▸ Data provided

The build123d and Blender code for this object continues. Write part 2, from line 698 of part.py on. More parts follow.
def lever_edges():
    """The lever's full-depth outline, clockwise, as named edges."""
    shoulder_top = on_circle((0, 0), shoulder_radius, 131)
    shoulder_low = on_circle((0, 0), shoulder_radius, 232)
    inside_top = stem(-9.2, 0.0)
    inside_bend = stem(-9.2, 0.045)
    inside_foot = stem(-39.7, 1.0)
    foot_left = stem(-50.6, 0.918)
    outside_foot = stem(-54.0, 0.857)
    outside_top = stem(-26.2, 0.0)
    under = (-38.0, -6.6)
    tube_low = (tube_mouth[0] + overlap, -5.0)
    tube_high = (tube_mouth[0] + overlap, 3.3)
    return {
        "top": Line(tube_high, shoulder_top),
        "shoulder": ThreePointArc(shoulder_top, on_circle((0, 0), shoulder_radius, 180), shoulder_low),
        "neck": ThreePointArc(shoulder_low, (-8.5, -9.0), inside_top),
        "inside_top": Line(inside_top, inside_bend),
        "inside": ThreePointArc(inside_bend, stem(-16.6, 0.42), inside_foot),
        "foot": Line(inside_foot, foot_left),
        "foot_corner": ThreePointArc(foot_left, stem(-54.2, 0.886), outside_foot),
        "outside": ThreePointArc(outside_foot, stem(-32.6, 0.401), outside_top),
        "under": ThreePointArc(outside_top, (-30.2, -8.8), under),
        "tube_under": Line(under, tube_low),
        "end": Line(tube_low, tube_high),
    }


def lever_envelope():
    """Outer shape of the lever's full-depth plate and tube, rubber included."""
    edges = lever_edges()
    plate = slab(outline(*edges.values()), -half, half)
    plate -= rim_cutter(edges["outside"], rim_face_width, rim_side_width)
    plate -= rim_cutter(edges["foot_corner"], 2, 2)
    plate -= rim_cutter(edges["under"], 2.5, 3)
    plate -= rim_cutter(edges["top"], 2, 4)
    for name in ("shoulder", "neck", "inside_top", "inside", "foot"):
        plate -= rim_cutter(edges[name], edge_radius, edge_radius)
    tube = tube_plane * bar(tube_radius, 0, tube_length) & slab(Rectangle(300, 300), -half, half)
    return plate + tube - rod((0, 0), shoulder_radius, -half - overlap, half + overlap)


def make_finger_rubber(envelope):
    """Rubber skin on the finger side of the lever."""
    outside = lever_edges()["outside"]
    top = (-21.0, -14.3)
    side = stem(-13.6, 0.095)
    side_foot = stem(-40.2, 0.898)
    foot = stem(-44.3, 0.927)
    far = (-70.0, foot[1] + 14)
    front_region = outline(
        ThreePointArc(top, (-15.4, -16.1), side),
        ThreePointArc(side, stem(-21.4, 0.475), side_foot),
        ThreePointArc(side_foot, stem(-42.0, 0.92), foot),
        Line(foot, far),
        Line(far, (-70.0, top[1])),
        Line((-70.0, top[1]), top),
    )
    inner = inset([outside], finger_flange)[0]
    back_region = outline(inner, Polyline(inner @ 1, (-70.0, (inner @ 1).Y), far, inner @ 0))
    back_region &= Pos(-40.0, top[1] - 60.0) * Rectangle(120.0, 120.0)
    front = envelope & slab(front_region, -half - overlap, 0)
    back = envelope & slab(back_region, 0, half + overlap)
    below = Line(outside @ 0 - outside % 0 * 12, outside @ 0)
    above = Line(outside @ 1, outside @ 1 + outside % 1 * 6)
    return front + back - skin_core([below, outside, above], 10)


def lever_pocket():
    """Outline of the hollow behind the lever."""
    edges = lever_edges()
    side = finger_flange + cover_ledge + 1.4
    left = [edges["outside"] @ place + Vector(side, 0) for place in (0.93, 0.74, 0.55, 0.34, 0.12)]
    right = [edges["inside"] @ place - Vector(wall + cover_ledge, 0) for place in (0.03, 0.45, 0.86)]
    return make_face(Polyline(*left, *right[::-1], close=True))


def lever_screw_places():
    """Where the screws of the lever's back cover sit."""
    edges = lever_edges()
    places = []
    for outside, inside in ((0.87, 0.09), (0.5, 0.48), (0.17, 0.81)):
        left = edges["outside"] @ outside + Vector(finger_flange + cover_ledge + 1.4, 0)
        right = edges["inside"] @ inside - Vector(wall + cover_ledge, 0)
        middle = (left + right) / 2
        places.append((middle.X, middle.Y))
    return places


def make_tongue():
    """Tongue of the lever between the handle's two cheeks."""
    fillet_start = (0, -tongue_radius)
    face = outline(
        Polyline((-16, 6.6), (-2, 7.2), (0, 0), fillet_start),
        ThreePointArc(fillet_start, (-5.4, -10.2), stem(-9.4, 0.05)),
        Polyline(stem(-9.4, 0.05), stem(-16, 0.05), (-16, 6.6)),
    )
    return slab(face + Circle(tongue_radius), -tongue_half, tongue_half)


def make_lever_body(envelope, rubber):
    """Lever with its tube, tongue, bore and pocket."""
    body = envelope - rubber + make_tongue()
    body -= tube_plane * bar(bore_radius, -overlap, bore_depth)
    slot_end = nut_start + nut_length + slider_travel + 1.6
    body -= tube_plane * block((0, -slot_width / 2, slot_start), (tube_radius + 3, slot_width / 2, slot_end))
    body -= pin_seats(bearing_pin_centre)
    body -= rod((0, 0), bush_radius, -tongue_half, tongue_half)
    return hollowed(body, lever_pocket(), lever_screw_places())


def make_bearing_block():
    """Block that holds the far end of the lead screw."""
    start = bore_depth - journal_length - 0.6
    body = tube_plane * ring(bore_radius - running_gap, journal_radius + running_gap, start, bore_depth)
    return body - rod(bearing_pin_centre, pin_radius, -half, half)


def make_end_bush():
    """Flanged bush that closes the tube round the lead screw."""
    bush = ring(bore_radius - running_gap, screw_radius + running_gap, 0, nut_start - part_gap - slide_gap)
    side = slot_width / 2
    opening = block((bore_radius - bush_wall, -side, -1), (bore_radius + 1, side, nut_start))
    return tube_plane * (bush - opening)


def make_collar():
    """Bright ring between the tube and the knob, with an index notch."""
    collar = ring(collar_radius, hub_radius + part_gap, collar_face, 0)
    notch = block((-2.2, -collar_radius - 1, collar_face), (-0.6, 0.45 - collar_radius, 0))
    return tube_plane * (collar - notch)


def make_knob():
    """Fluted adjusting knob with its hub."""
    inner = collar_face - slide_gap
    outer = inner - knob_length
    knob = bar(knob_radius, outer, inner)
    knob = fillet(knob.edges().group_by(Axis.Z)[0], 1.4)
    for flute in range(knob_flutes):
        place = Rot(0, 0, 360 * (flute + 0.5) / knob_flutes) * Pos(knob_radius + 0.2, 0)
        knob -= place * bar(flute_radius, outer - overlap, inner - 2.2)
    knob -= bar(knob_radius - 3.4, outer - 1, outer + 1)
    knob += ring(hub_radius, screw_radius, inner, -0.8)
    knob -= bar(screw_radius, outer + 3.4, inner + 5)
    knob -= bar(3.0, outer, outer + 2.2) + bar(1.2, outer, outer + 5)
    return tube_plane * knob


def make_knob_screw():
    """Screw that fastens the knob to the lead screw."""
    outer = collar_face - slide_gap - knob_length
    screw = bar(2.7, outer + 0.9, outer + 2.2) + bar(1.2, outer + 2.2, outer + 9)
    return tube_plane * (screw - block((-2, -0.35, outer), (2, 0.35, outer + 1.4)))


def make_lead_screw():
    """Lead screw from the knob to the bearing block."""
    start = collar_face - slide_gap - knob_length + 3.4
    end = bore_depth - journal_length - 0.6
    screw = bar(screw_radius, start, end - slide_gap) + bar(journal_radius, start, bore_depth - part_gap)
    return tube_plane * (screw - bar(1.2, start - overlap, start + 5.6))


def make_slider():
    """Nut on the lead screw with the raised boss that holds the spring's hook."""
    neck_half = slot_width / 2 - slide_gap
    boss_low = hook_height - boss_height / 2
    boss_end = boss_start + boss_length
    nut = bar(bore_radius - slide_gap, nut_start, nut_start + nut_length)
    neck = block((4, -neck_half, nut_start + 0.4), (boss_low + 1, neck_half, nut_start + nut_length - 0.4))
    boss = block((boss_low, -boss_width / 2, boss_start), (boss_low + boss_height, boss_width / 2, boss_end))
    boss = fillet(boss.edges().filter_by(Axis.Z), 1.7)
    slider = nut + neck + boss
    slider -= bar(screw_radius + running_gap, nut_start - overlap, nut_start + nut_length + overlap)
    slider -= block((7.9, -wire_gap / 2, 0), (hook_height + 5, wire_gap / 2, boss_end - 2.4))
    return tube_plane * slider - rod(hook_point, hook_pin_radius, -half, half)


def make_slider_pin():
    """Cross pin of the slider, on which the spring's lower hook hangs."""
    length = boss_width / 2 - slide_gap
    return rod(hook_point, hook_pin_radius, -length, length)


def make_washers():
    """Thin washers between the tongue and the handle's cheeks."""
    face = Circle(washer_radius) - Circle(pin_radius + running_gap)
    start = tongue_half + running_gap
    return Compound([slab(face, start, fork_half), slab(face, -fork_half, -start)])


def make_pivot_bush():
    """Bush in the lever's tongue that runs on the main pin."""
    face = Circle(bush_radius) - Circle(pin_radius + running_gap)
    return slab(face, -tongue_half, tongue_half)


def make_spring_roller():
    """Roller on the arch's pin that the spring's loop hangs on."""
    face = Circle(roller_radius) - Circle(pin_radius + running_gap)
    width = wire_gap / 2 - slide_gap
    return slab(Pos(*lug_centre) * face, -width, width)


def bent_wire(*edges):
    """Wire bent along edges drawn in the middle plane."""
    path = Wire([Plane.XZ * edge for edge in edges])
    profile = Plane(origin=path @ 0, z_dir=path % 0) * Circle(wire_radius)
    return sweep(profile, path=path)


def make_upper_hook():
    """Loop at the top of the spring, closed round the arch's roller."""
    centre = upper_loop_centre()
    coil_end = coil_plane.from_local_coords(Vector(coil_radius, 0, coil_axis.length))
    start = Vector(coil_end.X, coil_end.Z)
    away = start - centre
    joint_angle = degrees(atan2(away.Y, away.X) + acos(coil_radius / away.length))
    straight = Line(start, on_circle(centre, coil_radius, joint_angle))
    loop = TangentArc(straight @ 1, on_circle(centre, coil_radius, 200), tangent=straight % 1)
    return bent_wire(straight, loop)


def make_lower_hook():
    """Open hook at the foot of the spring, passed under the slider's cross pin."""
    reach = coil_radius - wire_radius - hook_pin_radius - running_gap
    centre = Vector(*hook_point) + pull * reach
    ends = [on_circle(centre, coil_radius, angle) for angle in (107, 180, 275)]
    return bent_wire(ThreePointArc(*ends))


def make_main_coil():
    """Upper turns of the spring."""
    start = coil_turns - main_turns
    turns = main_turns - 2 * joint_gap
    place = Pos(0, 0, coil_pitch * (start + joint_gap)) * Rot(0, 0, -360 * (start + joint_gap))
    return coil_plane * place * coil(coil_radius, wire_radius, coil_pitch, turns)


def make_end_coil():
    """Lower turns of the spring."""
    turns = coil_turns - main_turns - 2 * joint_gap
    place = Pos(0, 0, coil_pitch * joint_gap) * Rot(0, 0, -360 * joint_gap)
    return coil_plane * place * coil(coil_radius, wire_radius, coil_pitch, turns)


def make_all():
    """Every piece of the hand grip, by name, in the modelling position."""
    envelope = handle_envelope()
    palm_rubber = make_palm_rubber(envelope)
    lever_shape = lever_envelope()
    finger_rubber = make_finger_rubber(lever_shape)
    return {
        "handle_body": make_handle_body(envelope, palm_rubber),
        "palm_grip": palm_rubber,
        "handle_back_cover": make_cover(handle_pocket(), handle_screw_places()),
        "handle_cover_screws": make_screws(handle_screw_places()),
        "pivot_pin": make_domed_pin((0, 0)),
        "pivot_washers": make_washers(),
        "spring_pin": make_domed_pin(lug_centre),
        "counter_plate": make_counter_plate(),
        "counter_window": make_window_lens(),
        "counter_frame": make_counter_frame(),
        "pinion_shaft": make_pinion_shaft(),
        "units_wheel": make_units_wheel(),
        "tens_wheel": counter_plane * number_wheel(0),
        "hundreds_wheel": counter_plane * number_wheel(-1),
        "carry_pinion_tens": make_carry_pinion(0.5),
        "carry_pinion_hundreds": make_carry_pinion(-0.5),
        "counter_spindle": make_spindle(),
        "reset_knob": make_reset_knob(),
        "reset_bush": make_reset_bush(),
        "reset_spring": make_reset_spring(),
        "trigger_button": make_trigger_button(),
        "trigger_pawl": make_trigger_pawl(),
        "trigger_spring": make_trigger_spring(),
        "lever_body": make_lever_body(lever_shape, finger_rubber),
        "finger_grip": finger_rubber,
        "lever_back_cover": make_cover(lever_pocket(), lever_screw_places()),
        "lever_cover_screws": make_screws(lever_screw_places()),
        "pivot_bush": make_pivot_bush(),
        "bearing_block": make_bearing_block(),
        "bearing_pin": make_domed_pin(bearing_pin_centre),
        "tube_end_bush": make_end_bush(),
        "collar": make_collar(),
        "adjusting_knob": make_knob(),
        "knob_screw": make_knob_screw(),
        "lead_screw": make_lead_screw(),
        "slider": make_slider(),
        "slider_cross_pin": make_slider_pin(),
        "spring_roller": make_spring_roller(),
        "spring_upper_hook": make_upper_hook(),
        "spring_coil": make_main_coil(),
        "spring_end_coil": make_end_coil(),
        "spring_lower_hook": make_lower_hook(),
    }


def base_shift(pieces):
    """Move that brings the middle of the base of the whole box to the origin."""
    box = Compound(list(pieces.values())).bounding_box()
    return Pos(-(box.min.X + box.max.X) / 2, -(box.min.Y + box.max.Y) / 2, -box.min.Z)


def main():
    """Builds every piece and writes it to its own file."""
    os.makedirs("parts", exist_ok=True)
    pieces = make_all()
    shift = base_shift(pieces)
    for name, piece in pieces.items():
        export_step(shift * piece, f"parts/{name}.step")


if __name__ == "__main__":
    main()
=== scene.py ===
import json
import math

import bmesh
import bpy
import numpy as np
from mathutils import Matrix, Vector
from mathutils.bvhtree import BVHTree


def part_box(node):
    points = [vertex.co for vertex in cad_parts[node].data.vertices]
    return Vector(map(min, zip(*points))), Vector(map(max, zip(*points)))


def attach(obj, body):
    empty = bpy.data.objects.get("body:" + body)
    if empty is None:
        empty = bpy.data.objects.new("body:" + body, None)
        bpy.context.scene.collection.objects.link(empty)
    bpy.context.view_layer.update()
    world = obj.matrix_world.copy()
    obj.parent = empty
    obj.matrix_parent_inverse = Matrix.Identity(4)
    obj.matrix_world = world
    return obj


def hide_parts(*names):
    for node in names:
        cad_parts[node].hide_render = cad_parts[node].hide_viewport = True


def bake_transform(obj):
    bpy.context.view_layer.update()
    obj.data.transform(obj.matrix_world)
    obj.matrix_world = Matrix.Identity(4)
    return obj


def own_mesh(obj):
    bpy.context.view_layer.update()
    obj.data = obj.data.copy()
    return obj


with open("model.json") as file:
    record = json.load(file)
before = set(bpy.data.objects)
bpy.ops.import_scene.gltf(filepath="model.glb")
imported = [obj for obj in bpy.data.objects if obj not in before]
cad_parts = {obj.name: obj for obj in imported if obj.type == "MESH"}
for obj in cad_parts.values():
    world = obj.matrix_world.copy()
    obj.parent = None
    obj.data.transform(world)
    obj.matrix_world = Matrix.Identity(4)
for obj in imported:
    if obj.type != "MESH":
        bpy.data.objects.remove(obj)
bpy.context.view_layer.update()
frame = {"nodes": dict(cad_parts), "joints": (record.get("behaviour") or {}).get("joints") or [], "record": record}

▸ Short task
Starting with the line that contains "pieces = make_all()", repeat each line through the last one exactly as it appears. Include both ends and nothing more.

▸ Exercise response
    pieces = make_all()
    shift = base_shift(pieces)
    for name, piece in pieces.items():
        export_step(shift * piece, f"parts/{name}.step")


if __name__ == "__main__":
    main()
=== scene.py ===
import json
import math

import bmesh
import bpy
import numpy as np
from mathutils import Matrix, Vector
from mathutils.bvhtree import BVHTree


def part_box(node):
    points = [vertex.co for vertex in cad_parts[node].data.vertices]
    return Vector(map(min, zip(*points))), Vector(map(max, zip(*points)))


def attach(obj, body):
    empty = bpy.data.objects.get("body:" + body)
    if empty is None:
        empty = bpy.data.objects.new("body:" + body, None)
        bpy.context.scene.collection.objects.link(empty)
    bpy.context.view_layer.update()
    world = obj.matrix_world.copy()
    obj.parent = empty
    obj.matrix_parent_inverse = Matrix.Identity(4)
    obj.matrix_world = world
    return obj


def hide_parts(*names):
    for node in names:
        cad_parts[node].hide_render = cad_parts[node].hide_viewport = True


def bake_transform(obj):
    bpy.context.view_layer.update()
    obj.data.transform(obj.matrix_world)
    obj.matrix_world = Matrix.Identity(4)
    return obj


def own_mesh(obj):
    bpy.context.view_layer.update()
    obj.data = obj.data.copy()
    return obj


with open("model.json") as file:
    record = json.load(file)
before = set(bpy.data.objects)
bpy.ops.import_scene.gltf(filepath="model.glb")
imported = [obj for obj in bpy.data.objects if obj not in before]
cad_parts = {obj.name: obj for obj in imported if obj.type == "MESH"}
for obj in cad_parts.values():
    world = obj.matrix_world.copy()
    obj.parent = None
    obj.data.transform(world)
    obj.matrix_world = Matrix.Identity(4)
for obj in imported:
    if obj.type != "MESH":
        bpy.data.objects.remove(obj)
bpy.context.view_layer.update()
frame = {"nodes": dict(cad_parts), "joints": (record.get("behaviour") or {}).get("joints") or [], "record": record}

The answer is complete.